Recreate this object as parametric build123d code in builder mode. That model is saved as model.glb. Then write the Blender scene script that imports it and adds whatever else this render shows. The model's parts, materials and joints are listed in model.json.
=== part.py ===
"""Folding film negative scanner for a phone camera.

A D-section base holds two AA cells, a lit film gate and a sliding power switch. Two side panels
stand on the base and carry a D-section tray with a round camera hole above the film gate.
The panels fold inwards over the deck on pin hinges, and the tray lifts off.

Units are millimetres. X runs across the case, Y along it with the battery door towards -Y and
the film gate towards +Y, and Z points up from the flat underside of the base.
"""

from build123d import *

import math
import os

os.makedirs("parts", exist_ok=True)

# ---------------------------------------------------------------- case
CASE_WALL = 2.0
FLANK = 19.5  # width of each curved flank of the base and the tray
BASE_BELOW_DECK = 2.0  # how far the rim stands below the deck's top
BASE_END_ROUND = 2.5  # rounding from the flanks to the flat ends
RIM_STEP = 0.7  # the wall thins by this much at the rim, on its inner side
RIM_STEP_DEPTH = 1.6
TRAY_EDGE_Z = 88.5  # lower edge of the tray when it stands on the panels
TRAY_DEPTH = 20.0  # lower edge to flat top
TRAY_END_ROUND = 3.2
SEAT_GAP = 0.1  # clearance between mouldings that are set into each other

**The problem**
Exactly as written, please reproduce the lines from the first line of the data to the line containing "a phone camera.", inclusive, and nothing else.

**Solution**
Recreate this object as parametric build123d code in builder mode. That model is saved as model.glb. Then write the Blender scene script that imports it and adds whatever else this render shows. The model's parts, materials and joints are listed in model.json.
=== part.py ===
"""Folding film negative scanner for a phone camera.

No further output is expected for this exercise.